> _Goal_: Among the entries that follow, the required portion opens with the line containing "shelf_screw(side) * screw()" and closes with the line containing "obj.matrix_parent_inverse = Matrix.Identity(4)". Give that portion again exactly, and nothing else.

> _Information shown_:
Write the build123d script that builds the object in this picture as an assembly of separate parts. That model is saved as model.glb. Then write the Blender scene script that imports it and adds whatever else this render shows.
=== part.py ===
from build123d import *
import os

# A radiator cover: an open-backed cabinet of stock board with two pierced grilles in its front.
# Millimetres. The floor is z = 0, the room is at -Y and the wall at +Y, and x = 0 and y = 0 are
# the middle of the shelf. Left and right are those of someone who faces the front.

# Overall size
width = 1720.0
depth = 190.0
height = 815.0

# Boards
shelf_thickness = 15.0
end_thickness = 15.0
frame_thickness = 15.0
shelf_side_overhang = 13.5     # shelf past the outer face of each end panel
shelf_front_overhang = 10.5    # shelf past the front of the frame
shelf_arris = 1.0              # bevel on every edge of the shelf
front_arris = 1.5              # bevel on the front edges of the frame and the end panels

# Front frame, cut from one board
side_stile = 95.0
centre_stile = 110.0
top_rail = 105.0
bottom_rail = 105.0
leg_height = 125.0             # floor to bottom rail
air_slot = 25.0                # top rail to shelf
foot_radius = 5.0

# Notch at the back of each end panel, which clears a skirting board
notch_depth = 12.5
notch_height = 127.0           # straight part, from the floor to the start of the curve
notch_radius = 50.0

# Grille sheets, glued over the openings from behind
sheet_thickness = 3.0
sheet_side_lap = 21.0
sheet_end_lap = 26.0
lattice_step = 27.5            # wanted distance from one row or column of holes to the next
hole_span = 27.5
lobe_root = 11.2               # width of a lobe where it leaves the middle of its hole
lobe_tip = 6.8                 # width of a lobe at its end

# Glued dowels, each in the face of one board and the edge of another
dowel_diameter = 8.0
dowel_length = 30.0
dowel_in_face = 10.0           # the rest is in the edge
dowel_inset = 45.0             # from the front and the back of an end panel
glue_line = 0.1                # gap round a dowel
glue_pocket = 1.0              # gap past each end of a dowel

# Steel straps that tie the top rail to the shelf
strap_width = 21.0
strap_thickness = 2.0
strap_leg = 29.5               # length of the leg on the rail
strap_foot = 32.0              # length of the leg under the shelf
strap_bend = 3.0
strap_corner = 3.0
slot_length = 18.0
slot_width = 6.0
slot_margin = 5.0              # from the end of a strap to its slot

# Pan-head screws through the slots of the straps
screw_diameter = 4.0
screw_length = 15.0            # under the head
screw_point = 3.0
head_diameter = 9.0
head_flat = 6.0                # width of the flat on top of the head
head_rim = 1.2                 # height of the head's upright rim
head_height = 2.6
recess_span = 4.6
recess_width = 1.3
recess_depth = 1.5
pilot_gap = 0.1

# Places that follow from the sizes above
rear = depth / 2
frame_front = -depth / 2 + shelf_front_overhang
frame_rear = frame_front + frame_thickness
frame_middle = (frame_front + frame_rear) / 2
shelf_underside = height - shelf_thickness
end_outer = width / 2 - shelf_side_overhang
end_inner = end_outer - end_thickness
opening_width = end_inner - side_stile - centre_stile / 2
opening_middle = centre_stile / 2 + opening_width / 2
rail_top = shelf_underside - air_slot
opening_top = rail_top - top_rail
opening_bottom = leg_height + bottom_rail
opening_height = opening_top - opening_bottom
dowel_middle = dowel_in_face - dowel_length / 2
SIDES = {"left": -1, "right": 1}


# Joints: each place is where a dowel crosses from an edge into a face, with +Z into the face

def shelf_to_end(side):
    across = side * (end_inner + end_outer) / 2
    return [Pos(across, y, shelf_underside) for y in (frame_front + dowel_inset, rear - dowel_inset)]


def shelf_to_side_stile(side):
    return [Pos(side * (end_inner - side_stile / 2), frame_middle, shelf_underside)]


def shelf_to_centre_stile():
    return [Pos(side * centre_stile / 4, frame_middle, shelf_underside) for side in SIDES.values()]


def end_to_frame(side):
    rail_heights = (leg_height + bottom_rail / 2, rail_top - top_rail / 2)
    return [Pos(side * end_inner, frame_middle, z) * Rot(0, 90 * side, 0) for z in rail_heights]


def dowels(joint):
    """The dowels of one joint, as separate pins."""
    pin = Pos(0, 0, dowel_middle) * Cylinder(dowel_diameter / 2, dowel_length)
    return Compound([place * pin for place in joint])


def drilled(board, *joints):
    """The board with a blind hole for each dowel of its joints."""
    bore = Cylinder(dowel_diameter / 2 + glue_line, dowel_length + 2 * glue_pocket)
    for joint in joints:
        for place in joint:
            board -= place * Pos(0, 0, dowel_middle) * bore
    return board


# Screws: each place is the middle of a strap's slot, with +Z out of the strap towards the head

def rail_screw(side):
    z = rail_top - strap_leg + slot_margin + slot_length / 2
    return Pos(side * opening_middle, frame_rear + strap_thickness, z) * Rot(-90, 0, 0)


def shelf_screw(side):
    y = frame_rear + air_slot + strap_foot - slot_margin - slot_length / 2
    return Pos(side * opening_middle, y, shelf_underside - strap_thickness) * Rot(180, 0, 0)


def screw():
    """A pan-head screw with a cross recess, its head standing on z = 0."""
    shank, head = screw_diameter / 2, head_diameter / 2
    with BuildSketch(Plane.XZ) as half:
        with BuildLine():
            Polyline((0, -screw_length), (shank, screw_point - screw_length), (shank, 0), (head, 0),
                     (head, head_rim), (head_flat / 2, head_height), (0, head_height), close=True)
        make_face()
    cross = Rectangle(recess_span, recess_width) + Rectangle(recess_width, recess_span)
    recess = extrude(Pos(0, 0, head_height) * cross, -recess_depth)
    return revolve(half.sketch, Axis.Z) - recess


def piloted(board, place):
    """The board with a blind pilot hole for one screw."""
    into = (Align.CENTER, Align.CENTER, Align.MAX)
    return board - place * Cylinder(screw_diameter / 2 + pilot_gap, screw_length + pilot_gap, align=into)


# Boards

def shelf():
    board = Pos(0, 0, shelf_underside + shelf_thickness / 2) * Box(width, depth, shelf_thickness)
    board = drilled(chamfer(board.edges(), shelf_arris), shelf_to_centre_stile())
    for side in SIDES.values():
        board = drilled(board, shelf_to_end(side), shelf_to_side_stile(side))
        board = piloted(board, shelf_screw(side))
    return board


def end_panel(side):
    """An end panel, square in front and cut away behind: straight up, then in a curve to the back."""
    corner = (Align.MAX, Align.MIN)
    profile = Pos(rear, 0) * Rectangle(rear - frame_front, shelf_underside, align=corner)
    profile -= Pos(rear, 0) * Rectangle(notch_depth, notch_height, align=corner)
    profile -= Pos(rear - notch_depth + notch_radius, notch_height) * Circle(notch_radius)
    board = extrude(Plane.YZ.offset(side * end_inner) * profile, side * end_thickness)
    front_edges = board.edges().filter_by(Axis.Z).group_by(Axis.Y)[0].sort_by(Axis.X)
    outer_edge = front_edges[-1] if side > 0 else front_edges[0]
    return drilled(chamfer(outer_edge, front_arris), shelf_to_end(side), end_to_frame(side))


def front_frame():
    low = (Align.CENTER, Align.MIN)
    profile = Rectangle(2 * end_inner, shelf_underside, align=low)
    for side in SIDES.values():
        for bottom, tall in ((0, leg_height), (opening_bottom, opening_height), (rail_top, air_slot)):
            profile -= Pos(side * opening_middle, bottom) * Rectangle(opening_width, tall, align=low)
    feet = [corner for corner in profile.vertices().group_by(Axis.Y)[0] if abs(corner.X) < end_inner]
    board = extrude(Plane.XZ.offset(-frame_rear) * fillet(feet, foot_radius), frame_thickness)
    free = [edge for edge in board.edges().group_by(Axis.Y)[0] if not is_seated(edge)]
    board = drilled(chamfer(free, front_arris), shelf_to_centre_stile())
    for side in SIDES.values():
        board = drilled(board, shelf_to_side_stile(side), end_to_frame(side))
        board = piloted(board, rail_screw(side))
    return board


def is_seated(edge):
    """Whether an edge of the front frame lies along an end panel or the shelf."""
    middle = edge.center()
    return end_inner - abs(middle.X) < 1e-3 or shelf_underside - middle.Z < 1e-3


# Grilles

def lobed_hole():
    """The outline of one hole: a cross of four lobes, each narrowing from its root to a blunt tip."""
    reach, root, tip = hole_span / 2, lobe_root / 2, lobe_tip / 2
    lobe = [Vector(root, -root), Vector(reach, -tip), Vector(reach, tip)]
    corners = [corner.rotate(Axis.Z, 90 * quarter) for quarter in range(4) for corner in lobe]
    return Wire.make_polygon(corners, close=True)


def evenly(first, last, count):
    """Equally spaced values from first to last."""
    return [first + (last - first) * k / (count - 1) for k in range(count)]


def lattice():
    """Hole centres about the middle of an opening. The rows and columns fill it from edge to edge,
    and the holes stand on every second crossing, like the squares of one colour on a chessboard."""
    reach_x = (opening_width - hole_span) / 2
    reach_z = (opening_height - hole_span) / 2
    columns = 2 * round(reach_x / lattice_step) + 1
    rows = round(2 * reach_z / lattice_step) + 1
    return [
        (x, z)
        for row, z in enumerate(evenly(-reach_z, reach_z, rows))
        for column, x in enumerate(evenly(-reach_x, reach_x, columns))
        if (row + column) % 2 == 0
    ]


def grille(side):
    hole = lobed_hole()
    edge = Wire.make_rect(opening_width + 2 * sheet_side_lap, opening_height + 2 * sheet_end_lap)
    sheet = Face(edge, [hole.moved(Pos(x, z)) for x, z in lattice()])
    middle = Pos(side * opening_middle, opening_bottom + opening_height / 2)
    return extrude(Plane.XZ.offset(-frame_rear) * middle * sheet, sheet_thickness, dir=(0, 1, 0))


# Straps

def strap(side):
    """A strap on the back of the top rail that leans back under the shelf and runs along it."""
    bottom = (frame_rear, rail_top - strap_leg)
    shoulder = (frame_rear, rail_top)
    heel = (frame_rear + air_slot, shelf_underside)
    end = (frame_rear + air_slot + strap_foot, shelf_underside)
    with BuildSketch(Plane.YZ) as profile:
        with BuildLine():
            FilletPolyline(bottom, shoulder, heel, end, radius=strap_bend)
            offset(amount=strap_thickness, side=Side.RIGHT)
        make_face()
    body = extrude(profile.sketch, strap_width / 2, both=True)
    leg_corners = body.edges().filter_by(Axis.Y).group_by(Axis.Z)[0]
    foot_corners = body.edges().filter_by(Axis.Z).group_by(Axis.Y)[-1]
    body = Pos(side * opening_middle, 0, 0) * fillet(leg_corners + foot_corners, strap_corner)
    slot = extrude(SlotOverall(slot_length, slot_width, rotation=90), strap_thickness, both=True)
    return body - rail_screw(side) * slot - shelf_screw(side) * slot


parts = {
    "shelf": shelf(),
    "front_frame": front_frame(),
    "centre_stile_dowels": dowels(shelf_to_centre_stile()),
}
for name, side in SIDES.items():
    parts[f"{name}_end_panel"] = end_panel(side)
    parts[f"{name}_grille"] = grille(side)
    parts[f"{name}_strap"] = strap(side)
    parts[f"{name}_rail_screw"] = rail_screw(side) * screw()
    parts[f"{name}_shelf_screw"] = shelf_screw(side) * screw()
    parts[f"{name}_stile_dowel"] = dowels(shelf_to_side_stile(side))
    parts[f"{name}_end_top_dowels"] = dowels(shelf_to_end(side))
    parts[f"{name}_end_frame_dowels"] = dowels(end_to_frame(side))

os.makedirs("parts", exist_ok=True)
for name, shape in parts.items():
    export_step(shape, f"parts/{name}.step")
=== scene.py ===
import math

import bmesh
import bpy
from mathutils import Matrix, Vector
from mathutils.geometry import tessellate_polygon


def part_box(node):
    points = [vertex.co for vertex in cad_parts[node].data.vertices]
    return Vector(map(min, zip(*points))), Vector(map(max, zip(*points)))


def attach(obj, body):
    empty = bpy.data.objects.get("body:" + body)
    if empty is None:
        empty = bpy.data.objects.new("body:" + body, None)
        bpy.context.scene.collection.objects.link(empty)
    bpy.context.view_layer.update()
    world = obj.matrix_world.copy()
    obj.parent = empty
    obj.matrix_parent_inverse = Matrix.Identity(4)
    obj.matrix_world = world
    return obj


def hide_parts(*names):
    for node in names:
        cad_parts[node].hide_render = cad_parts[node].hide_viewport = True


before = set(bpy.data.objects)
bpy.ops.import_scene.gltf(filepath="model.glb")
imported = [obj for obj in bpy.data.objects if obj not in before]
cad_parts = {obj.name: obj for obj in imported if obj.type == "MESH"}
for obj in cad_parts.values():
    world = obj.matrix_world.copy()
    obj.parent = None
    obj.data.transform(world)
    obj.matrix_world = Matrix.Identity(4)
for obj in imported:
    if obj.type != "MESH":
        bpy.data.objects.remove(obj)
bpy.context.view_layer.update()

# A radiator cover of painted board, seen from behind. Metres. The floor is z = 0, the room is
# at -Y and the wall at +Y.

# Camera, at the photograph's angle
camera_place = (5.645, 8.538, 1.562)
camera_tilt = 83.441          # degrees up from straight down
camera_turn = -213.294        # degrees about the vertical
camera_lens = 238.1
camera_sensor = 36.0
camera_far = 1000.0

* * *

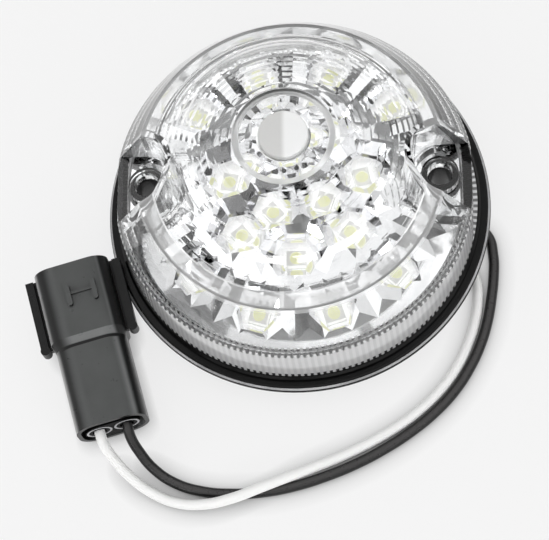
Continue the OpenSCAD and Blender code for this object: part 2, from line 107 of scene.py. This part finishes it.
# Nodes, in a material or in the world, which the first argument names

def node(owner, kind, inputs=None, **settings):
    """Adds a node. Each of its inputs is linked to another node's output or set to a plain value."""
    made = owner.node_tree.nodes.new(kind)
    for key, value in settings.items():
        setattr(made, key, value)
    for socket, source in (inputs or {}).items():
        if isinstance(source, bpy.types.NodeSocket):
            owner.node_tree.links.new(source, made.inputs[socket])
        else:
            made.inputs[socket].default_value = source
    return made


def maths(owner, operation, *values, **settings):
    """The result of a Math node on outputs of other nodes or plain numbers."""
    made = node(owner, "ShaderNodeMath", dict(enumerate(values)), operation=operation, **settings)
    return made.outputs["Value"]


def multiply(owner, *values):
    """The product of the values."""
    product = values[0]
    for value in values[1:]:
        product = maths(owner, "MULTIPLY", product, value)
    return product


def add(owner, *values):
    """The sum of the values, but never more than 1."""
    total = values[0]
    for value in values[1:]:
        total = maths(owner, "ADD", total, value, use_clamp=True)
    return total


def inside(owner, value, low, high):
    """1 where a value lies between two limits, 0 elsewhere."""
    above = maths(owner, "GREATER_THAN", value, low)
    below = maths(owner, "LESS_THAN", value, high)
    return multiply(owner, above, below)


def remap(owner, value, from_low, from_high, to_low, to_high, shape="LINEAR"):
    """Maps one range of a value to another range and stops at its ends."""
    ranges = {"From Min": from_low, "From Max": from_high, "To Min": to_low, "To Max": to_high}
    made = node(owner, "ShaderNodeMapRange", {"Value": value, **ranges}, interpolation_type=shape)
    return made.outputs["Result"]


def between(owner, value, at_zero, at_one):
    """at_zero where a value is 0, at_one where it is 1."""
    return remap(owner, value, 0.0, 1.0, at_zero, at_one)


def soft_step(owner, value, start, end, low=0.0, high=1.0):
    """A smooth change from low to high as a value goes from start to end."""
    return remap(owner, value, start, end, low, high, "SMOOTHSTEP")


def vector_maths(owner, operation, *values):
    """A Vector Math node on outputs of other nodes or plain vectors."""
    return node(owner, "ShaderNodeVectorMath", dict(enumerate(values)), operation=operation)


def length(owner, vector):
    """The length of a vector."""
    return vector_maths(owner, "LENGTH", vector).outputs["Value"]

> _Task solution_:
    parts[f"{name}_shelf_screw"] = shelf_screw(side) * screw()
    parts[f"{name}_stile_dowel"] = dowels(shelf_to_side_stile(side))
    parts[f"{name}_end_top_dowels"] = dowels(shelf_to_end(side))
    parts[f"{name}_end_frame_dowels"] = dowels(end_to_frame(side))

os.makedirs("parts", exist_ok=True)
for name, shape in parts.items():
    export_step(shape, f"parts/{name}.step")
=== scene.py ===
import math

import bmesh
import bpy
from mathutils import Matrix, Vector
from mathutils.geometry import tessellate_polygon


def part_box(node):
    points = [vertex.co for vertex in cad_parts[node].data.vertices]
    return Vector(map(min, zip(*points))), Vector(map(max, zip(*points)))


def attach(obj, body):
    empty = bpy.data.objects.get("body:" + body)
    if empty is None:
        empty = bpy.data.objects.new("body:" + body, None)
        bpy.context.scene.collection.objects.link(empty)
    bpy.context.view_layer.update()
    world = obj.matrix_world.copy()
    obj.parent = empty
    obj.matrix_parent_inverse = Matrix.Identity(4)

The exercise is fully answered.